OECDでは、三年に一度、国際的な学習到達度調査 PISA
を実施しています。
 近年では、2012年、2015年、2018年、2022年がこれにあたります。2022年は2021年ではなく、2022年で結果は本年の12月に発表とのことです。
 結果は、つまり日本の順位は、2015年が、数学5位、読解力8位、科学2位。2018年が、数学6位、読解力15位、科学2位です。2012年は、総合点で2015年より22点高かったと言うことなので、日本はその高かった順位を落としている傾向にあります。
この結果についての評価は、ご覧の通り、1.日本の順位は下がっており学力は低下している。2.特に、読解力の低下が著しい。このようなことが世間一般では言われているようです。
 近年、順位を上げている国は、シンガポール、韓国、中国などですが、シンガポールは小さな国で教育が隅々まで徹底されていると考えられます。韓国や中国は都市部の進学校で実施されているとのことなので、どこまで数字が実態を表わしているのかは疑問です。日本においても全ての高校や中学で実施されたわけではなく、他国のことは言えません。問題は回収されたと当時の塾生から聞いた記憶があります。進学校の生徒達にとってはかなり易しい内容であったとも聞きました。
 OECDの意図としては、それぞれの国の平均的な教育水準を知るために実施している調査なのでしょうが、各国とも調査に手間がかかるとか見栄を張りたいとかの都合があり、必ずしも実態を表わしているとは言えないと言えるでしょう。しかし、日本においては、ほぼ同じ高校や中学を対象として実施しているわけですから、順位や素点については気になるところです。

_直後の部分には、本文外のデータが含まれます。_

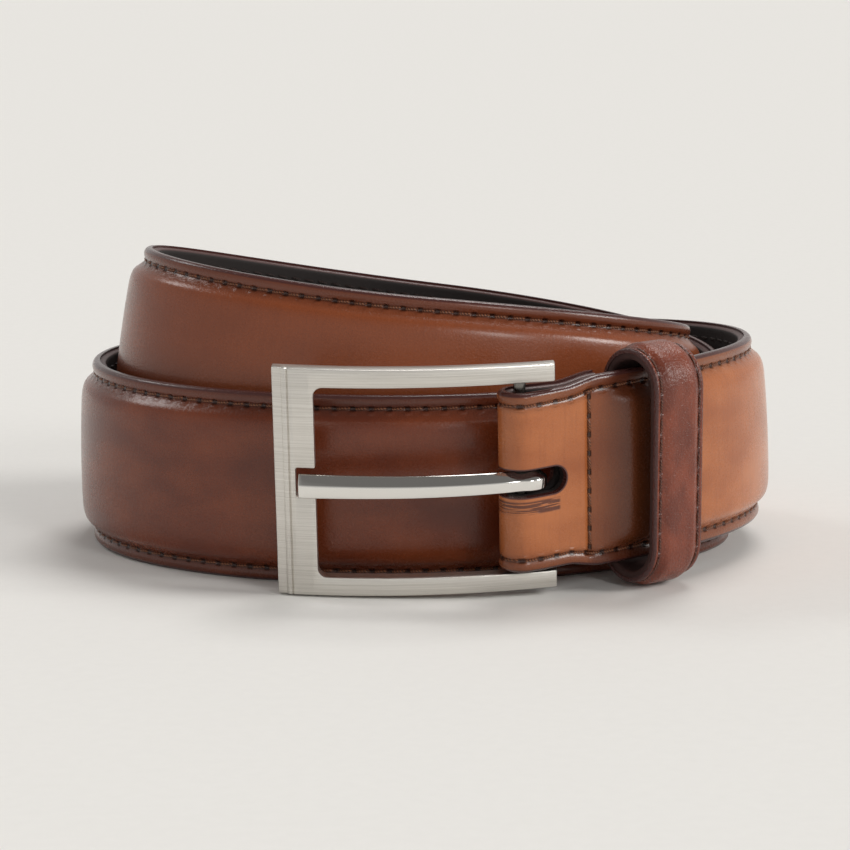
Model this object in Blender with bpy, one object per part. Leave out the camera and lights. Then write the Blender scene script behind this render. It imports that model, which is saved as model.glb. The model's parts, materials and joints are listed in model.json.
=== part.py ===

 まず、日本の順位が落ちている、そして平均点との差が小さくなってきているという点ですが、これについては懸念する必要はないと個人的には考えます。従来の発展途上国の中で国家体制を整え、教育に力を入れ始めた国がたくさん出てきたからです。今まで、ほとんど教育らしきものを受けてこなかった国民が教育を受け、高等な学問まで取り組むようになったのです。つまり、世界の平均点が上がってきた訳です。逆の言い方をすると、日本の世界における偏差値は下がりました。
 問題なのは、読解力の件についてと思われます。
 人間は興味のあることについては賢くなるが、興味のないもの関心のなものについてはバカになると言う見解は,最早、皆さんにとって公理のようなものとなったと認識しています。この興味、好奇心は4歳から5歳ごろ旺盛と言われています。この年齢の子供のどうして、という質問に真摯に付き合ってあげることが、感受性を育み、将来、理科や社会に興味を持たせ、国語力の源となるのです。当然、この力は数学や英語の基礎ともなります。
 読解力の不振は、幼児期のコミュニケーション不足というのが、私見です。
中学・高校になってから、国語の成績を上げるのは難しいと言われています。答え方や文法など短期で成果の出るものもありますが、根本的にはよく文章を読みよく話しをし語彙を増やすということが必要です。ここで大事なことはやはり興味持って、その作品を読むということです。学習の根本は興味と申し上げて締めくくります。